Gaseous Equilibria and K_{p}
Mole Fractions
If you have a mixture of gases, A, B, C, etc. then the mole fraction of gas A is worked out by dividing the number of moles of A by the total number of moles of gas.
The mole fraction of gas A is often given the symbol x_{A}. The mole fraction of gas B would be x_{b} - and so on.
Pretty obvious really!
For example, in a mixture of 1 mole of nitrogen and 3 moles of hydrogen, there are a total of 4 moles of gas. The mole fraction of nitrogen is 1/4 or 0.25 and of hydrogen is 3/4 or 0.75.
Partial pressure
The partial pressure of one of the gases in a mixture is the pressure which it would exert if it alone occupied the whole container. The partial pressure of gas A is often given the symbol P_{A}. The partial pressure of gas B would be P_{B} - and so on.
There are two important relationships involving partial pressures. The first is again fairly obvious.

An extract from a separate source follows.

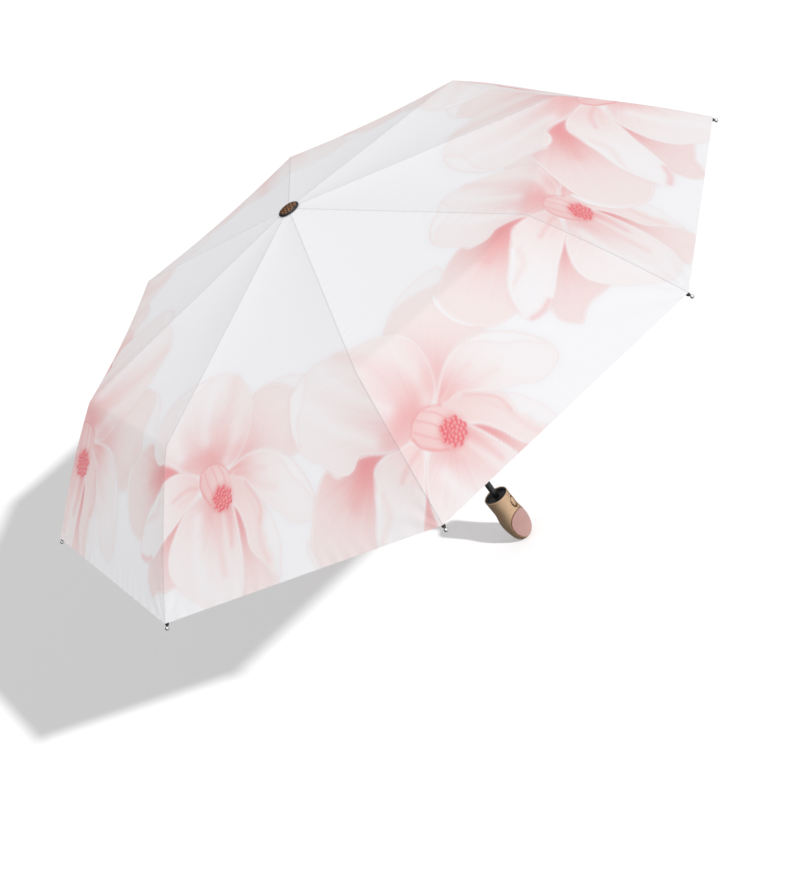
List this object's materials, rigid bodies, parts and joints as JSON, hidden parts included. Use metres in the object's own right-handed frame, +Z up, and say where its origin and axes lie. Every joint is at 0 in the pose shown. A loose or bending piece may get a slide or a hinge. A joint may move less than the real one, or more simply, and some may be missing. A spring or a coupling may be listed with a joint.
{
  "type": "folding umbrella",
  "caption": "Compact folding umbrella, open: shallow faceted canopy on three-fold ribs, telescoping shaft, short rounded handle with a push button.",
  "frame": {"origin": "on the shaft's axis in the middle of the handle, where a hand holds it", "axes": "+Z up the shaft from handle to cap; +X along the first rib; the push button faces 22.5 degrees from +X towards -Y"},
  "size_m": [0.9852, 0.9852, 0.5722],
  "materials": {
    "champagne_body": "satin champagne metallic lacquer",
    "champagne_button": "satin champagne",
    "black_plastic": "moulded black",
    "black_tube": "black painted steel tube",
    "pink_pad": "dusty pink soft-touch",
    "rib_steel": "dark plated steel",
    "tip_metal": "polished",
    "canopy_cloth": "plain woven pongee with a printed ring of pale pink flowers"
  },
  "bodies": {
    "handle": {"handle_shell": "champagne_body", "handle_liner": "black_plastic", "grip_pad": "pink_pad", "shaft_lower_tube": "black_tube"},
    "button": {"push_button": "champagne_button"},
    "middle_tube": {"shaft_middle_tube": "black_tube"},
    "upper_tube": {"shaft_upper_tube": "black_tube", "top_hub": "black_plastic", "top_cap": "black_plastic", "canopy_gore_0": "canopy_cloth", "canopy_gore_1": "canopy_cloth", "canopy_gore_2": "canopy_cloth", "canopy_gore_3": "canopy_cloth", "canopy_gore_4": "canopy_cloth", "canopy_gore_5": "canopy_cloth", "canopy_gore_6": "canopy_cloth", "canopy_gore_7": "canopy_cloth"},
    "runner": {"runner": "black_plastic"},
    "inner_rib_0": {"inner_rib_0": "rib_steel"},
    "middle_rib_0": {"middle_rib_0": "rib_steel"},
    "outer_rib_0": {"outer_rib_0": "rib_steel", "rib_tip_0": "tip_metal"},
    "stretcher_0": {"stretcher_0": "rib_steel"},
    "inner_rib_1": {"inner_rib_1": "rib_steel"},
    "middle_rib_1": {"middle_rib_1": "rib_steel"},
    "outer_rib_1": {"outer_rib_1": "rib_steel", "rib_tip_1": "tip_metal"},
    "stretcher_1": {"stretcher_1": "rib_steel"},
    "inner_rib_2": {"inner_rib_2": "rib_steel"},
    "middle_rib_2": {"middle_rib_2": "rib_steel"},
    "outer_rib_2": {"outer_rib_2": "rib_steel", "rib_tip_2": "tip_metal"},
    "stretcher_2": {"stretcher_2": "rib_steel"},
    "inner_rib_3": {"inner_rib_3": "rib_steel"},
    "middle_rib_3": {"middle_rib_3": "rib_steel"},
    "outer_rib_3": {"outer_rib_3": "rib_steel", "rib_tip_3": "tip_metal"},
    "stretcher_3": {"stretcher_3": "rib_steel"},
    "inner_rib_4": {"inner_rib_4": "rib_steel"},
    "middle_rib_4": {"middle_rib_4": "rib_steel"},
    "outer_rib_4": {"outer_rib_4": "rib_steel", "rib_tip_4": "tip_metal"},
    "stretcher_4": {"stretcher_4": "rib_steel"},
    "inner_rib_5": {"inner_rib_5": "rib_steel"},
    "middle_rib_5": {"middle_rib_5": "rib_steel"},
    "outer_rib_5": {"outer_rib_5": "rib_steel", "rib_tip_5": "tip_metal"},
    "stretcher_5": {"stretcher_5": "rib_steel"},
    "inner_rib_6": {"inner_rib_6": "rib_steel"},
    "middle_rib_6": {"middle_rib_6": "rib_steel"},
    "outer_rib_6": {"outer_rib_6": "rib_steel", "rib_tip_6": "tip_metal"},
    "stretcher_6": {"stretcher_6": "rib_steel"},
    "inner_rib_7": {"inner_rib_7": "rib_steel"},
    "middle_rib_7": {"middle_rib_7": "rib_steel"},
    "outer_rib_7": {"outer_rib_7": "rib_steel", "rib_tip_7": "tip_metal"},
    "stretcher_7": {"stretcher_7": "rib_steel"}
  },
  "joints": [
    {"name": "button_press", "type": "slide", "parent": "handle", "child": "button", "axis": [-0.9239, 0.3827, 0], "range_m": [0, 0.0025], "stiffness_N_per_m": 600, "springref_m": -0.002},
    {"name": "shaft_lower_slide", "type": "slide", "parent": "handle", "child": "middle_tube", "axis": [0, 0, -1], "range_m": [0, 0.137]},
    {"name": "shaft_upper_slide", "type": "slide", "parent": "middle_tube", "child": "upper_tube", "axis": [0, 0, -1], "range_m": [0, 0.137]},
    {"name": "canopy_fold", "type": "slide", "parent": "upper_tube", "child": "runner", "axis": [0, 0, -1], "range_m": [0, 0.1192], "deforming": ["canopy_gore_0", "canopy_gore_1", "canopy_gore_2", "canopy_gore_3", "canopy_gore_4", "canopy_gore_5", "canopy_gore_6", "canopy_gore_7"]},
    {"name": "hub_hinge_0", "type": "hinge", "parent": "upper_tube", "child": "inner_rib_0", "pos_m": [0.01, 0, 0.5248], "axis": [0, 1, 0], "range_deg": [0, 71.8]},
    {"name": "elbow_hinge_0", "type": "hinge", "parent": "inner_rib_0", "child": "middle_rib_0", "pos_m": [0.17419, 0, 0.49423], "axis": [0, 1, 0], "range_deg": [-173, 0]},
    {"name": "knee_hinge_0", "type": "hinge", "parent": "middle_rib_0", "child": "outer_rib_0", "pos_m": [0.33962, 0, 0.4576], "axis": [0, 1, 0], "range_deg": [0, 148.3]},
    {"name": "stretcher_hinge_0", "type": "hinge", "parent": "runner", "child": "stretcher_0", "pos_m": [0.01, 0, 0.46441], "axis": [0, 1, 0], "range_deg": [-56.34, 0]},
    {"name": "hub_hinge_1", "type": "hinge", "parent": "upper_tube", "child": "inner_rib_1", "pos_m": [0.00707, 0.00707, 0.5248], "axis": [-0.7071, 0.7071, 0], "range_deg": [0, 71.8]},
    {"name": "elbow_hinge_1", "type": "hinge", "parent": "inner_rib_1", "child": "middle_rib_1", "pos_m": [0.12317, 0.12317, 0.49423], "axis": [-0.7071, 0.7071, 0], "range_deg": [-173, 0]},
    {"name": "knee_hinge_1", "type": "hinge", "parent": "middle_rib_1", "child": "outer_rib_1", "pos_m": [0.24015, 0.24015, 0.4576], "axis": [-0.7071, 0.7071, 0], "range_deg": [0, 148.3]},
    {"name": "stretcher_hinge_1", "type": "hinge", "parent": "runner", "child": "stretcher_1", "pos_m": [0.00707, 0.00707, 0.46441], "axis": [-0.7071, 0.7071, 0], "range_deg": [-56.34, 0]},
    {"name": "hub_hinge_2", "type": "hinge", "parent": "upper_tube", "child": "inner_rib_2", "pos_m": [0, 0.01, 0.5248], "axis": [-1, 0, 0], "range_deg": [0, 71.8]},
    {"name": "elbow_hinge_2", "type": "hinge", "parent": "inner_rib_2", "child": "middle_rib_2", "pos_m": [0, 0.17419, 0.49423], "axis": [-1, 0, 0], "range_deg": [-173, 0]},
    {"name": "knee_hinge_2", "type": "hinge", "parent": "middle_rib_2", "child": "outer_rib_2", "pos_m": [0, 0.33962, 0.4576], "axis": [-1, 0, 0], "range_deg": [0, 148.3]},
    {"name": "stretcher_hinge_2", "type": "hinge", "parent": "runner", "child": "stretcher_2", "pos_m": [0, 0.01, 0.46441], "axis": [-1, 0, 0], "range_deg": [-56.34, 0]},
    {"name": "hub_hinge_3", "type": "hinge", "parent": "upper_tube", "child": "inner_rib_3", "pos_m": [-0.00707, 0.00707, 0.5248], "axis": [-0.7071, -0.7071, 0], "range_deg": [0, 71.8]},
    {"name": "elbow_hinge_3", "type": "hinge", "parent": "inner_rib_3", "child": "middle_rib_3", "pos_m": [-0.12317, 0.12317, 0.49423], "axis": [-0.7071, -0.7071, 0], "range_deg": [-173, 0]},
    {"name": "knee_hinge_3", "type": "hinge", "parent": "middle_rib_3", "child": "outer_rib_3", "pos_m": [-0.24015, 0.24015, 0.4576], "axis": [-0.7071, -0.7071, 0], "range_deg": [0, 148.3]},
    {"name": "stretcher_hinge_3", "type": "hinge", "parent": "runner", "child": "stretcher_3", "pos_m": [-0.00707, 0.00707, 0.46441], "axis": [-0.7071, -0.7071, 0], "range_deg": [-56.34, 0]},
    {"name": "hub_hinge_4", "type": "hinge", "parent": "upper_tube", "child": "inner_rib_4", "pos_m": [-0.01, 0, 0.5248], "axis": [0, -1, 0], "range_deg": [0, 71.8]},
    {"name": "elbow_hinge_4", "type": "hinge", "parent": "inner_rib_4", "child": "middle_rib_4", "pos_m": [-0.17419, 0, 0.49423], "axis": [0, -1, 0], "range_deg": [-173, 0]},
    {"name": "knee_hinge_4", "type": "hinge", "parent": "middle_rib_4", "child": "outer_rib_4", "pos_m": [-0.33962, 0, 0.4576], "axis": [0, -1, 0], "range_deg": [0, 148.3]},
    {"name": "stretcher_hinge_4", "type": "hinge", "parent": "runner", "child": "stretcher_4", "pos_m": [-0.01, 0, 0.46441], "axis": [0, -1, 0], "range_deg": [-56.34, 0]},
    {"name": "hub_hinge_5", "type": "hinge", "parent": "upper_tube", "child": "inner_rib_5", "pos_m": [-0.00707, -0.00707, 0.5248], "axis": [0.7071, -0.7071, 0], "range_deg": [0, 71.8]},
    {"name": "elbow_hinge_5", "type": "hinge", "parent": "inner_rib_5", "child": "middle_rib_5", "pos_m": [-0.12317, -0.12317, 0.49423], "axis": [0.7071, -0.7071, 0], "range_deg": [-173, 0]},
    {"name": "knee_hinge_5", "type": "hinge", "parent": "middle_rib_5", "child": "outer_rib_5", "pos_m": [-0.24015, -0.24015, 0.4576], "axis": [0.7071, -0.7071, 0], "range_deg": [0, 148.3]},
    {"name": "stretcher_hinge_5", "type": "hinge", "parent": "runner", "child": "stretcher_5", "pos_m": [-0.00707, -0.00707, 0.46441], "axis": [0.7071, -0.7071, 0], "range_deg": [-56.34, 0]},
    {"name": "hub_hinge_6", "type": "hinge", "parent": "upper_tube", "child": "inner_rib_6", "pos_m": [0, -0.01, 0.5248], "axis": [1, 0, 0], "range_deg": [0, 71.8]},
    {"name": "elbow_hinge_6", "type": "hinge", "parent": "inner_rib_6", "child": "middle_rib_6", "pos_m": [0, -0.17419, 0.49423], "axis": [1, 0, 0], "range_deg": [-173, 0]},
    {"name": "knee_hinge_6", "type": "hinge", "parent": "middle_rib_6", "child": "outer_rib_6", "pos_m": [0, -0.33962, 0.4576], "axis": [1, 0, 0], "range_deg": [0, 148.3]},
    {"name": "stretcher_hinge_6", "type": "hinge", "parent": "runner", "child": "stretcher_6", "pos_m": [0, -0.01, 0.46441], "axis": [1, 0, 0], "range_deg": [-56.34, 0]},
    {"name": "hub_hinge_7", "type": "hinge", "parent": "upper_tube", "child": "inner_rib_7", "pos_m": [0.00707, -0.00707, 0.5248], "axis": [0.7071, 0.7071, 0], "range_deg": [0, 71.8]},
    {"name": "elbow_hinge_7", "type": "hinge", "parent": "inner_rib_7", "child": "middle_rib_7", "pos_m": [0.12317, -0.12317, 0.49423], "axis": [0.7071, 0.7071, 0], "range_deg": [-173, 0]},
    {"name": "knee_hinge_7", "type": "hinge", "parent": "middle_rib_7", "child": "outer_rib_7", "pos_m": [0.24015, -0.24015, 0.4576], "axis": [0.7071, 0.7071, 0], "range_deg": [0, 148.3]},
    {"name": "stretcher_hinge_7", "type": "hinge", "parent": "runner", "child": "stretcher_7", "pos_m": [0.00707, -0.00707, 0.46441], "axis": [0.7071, 0.7071, 0], "range_deg": [-56.34, 0]}
  ],
  "couplings": [
    {"joint": "hub_hinge_0", "follows": "canopy_fold", "rad_per_m": 10.44},
    {"joint": "elbow_hinge_0", "follows": "canopy_fold", "rad_per_m": -25.257},
    {"joint": "knee_hinge_0", "follows": "canopy_fold", "rad_per_m": 21.641},
    {"joint": "stretcher_hinge_0", "follows": "canopy_fold", "rad_per_m": -8.1761},
    {"joint": "hub_hinge_1", "follows": "canopy_fold", "rad_per_m": 10.44},
    {"joint": "elbow_hinge_1", "follows": "canopy_fold", "rad_per_m": -25.257},
    {"joint": "knee_hinge_1", "follows": "canopy_fold", "rad_per_m": 21.641},
    {"joint": "stretcher_hinge_1", "follows": "canopy_fold", "rad_per_m": -8.1761},
    {"joint": "hub_hinge_2", "follows": "canopy_fold", "rad_per_m": 10.44},
    {"joint": "elbow_hinge_2", "follows": "canopy_fold", "rad_per_m": -25.257},
    {"joint": "knee_hinge_2", "follows": "canopy_fold", "rad_per_m": 21.641},
    {"joint": "stretcher_hinge_2", "follows": "canopy_fold", "rad_per_m": -8.1761},
    {"joint": "hub_hinge_3", "follows": "canopy_fold", "rad_per_m": 10.44},
    {"joint": "elbow_hinge_3", "follows": "canopy_fold", "rad_per_m": -25.257},
    {"joint": "knee_hinge_3", "follows": "canopy_fold", "rad_per_m": 21.641},
    {"joint": "stretcher_hinge_3", "follows": "canopy_fold", "rad_per_m": -8.1761},
    {"joint": "hub_hinge_4", "follows": "canopy_fold", "rad_per_m": 10.44},
    {"joint": "elbow_hinge_4", "follows": "canopy_fold", "rad_per_m": -25.257},
    {"joint": "knee_hinge_4", "follows": "canopy_fold", "rad_per_m": 21.641},
    {"joint": "stretcher_hinge_4", "follows": "canopy_fold", "rad_per_m": -8.1761},
    {"joint": "hub_hinge_5", "follows": "canopy_fold", "rad_per_m": 10.44},
    {"joint": "elbow_hinge_5", "follows": "canopy_fold", "rad_per_m": -25.257},
    {"joint": "knee_hinge_5", "follows": "canopy_fold", "rad_per_m": 21.641},
    {"joint": "stretcher_hinge_5", "follows": "canopy_fold", "rad_per_m": -8.1761},
    {"joint": "hub_hinge_6", "follows": "canopy_fold", "rad_per_m": 10.44},
    {"joint": "elbow_hinge_6", "follows": "canopy_fold", "rad_per_m": -25.257},
    {"joint": "knee_hinge_6", "follows": "canopy_fold", "rad_per_m": 21.641},
    {"joint": "stretcher_hinge_6", "follows": "canopy_fold", "rad_per_m": -8.1761},
    {"joint": "hub_hinge_7", "follows": "canopy_fold", "rad_per_m": 10.44},
    {"joint": "elbow_hinge_7", "follows": "canopy_fold", "rad_per_m": -25.257},
    {"joint": "knee_hinge_7", "follows": "canopy_fold", "rad_per_m": 21.641},
    {"joint": "stretcher_hinge_7", "follows": "canopy_fold", "rad_per_m": -8.1761}
  ]
}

The total pressure of a mixture of gases is equal to the sum of the partial pressures or:
<Total Pressure P = P_{A} + P_{B} + P_{C} etc..
Gas A is creating a pressure (its partial pressure) when its molecules hit the walls of its container. Gas B does the same. When you mix them up, they just go on doing what they were doing before. The total pressure is due to both molecules hitting the walls - in other words, the sum of the partial pressures.
The more important relationship is the second one where P_{A} is the partial pressure:
\({P_A} = mole\;fraction\;of\;A\; \times Total\;Pressure\)
This means that if you had a mixture made up of 20 moles of nitrogen, 60 moles of hydrogen and 20 moles of ammonia (a total of 100 moles of gases) at 200 atmospheres pressure, the partial pressures would be calculated like this:
Gas |
Mole Fraction |
Partial Pressure (atm) |
Nitrogen |
20/100 = 0.2 |
0.2 x 200 = 40 |
Hydrogen |
60/100 = 0.6 |
0.6 x 200 = 120 |
Ammonia |
20/100 = 0.2 |
0.2 x 200 = 40 |
Partial pressures can be quoted in any normal pressure units.
K_{p} in a homogenous gaseous equilibria
A homogeneous equilibrium is one in which everything in the equilibrium mixture is present in the same phase. In this case, to use K_{p}, everything must be a gas. A good example of a gaseous homogeneous equilibrium is the conversion of sulphur dioxide to sulphur trioxide at the heart of the Contact Process:
2SO_{2}(g) + O_{2}(g) ⇌ 2SO_{3}(g)
Writing an expression for K_{p}
Lets look at a general case with the equation:
aA(g) + bB(g) ⇌ cC(g) + dD(g)
If you allow this reaction to reach equilibrium and then measure (or work out) the equilibrium partial pressures of everything, you can combine these into the equilibrium constant, K_{p}.
Just like K_{c}, K_{p} always has the same value (provided you don't change the temperature), irrespective of the amounts of A, B, C and D you started with.
K_{p} has exactly the same format as K_{c}, except that partial pressures are used instead of concentrations. The gases on the right-hand side of the chemical equation are at the top of the expression, and those on the left at the bottom.
\({K_p} = \;\frac{{P{C^c} \times P{D^d}}}{{P{A^a} \times P{B^b}}}\)
Examples:
Lets look at the contact equation again:
2SO_{2}(g) + O_{2}(g) ⇌ 2SO_{3}(g)
K_{p} is given by:
\({K_p} = \;\frac{{PS{O_3}^2}}{{PS{O_2}^2 \times P{O_2}}}\)
K_{p} in heterogeneous equilibria
A typical example of a heterogeneous equilibrium will involve gases in contact with solids.
Writing an expression for K_{p} for a heterogeneous equilibrium is exactly as happens with K_{c}, except you don't include any term for a solid in the equilibrium expression.
Example:
H_{2}O(g) + C(s) ⇌ H_{2}(g) + CO(g)
The K_{p} equation for this is:
\({K_p} = \;\frac{{P{H_2} \times PCO}}{{P{H_2}O}}\)
Notice that I did NOT put the carbon in the K_{p} equation, this is because it is not a gas.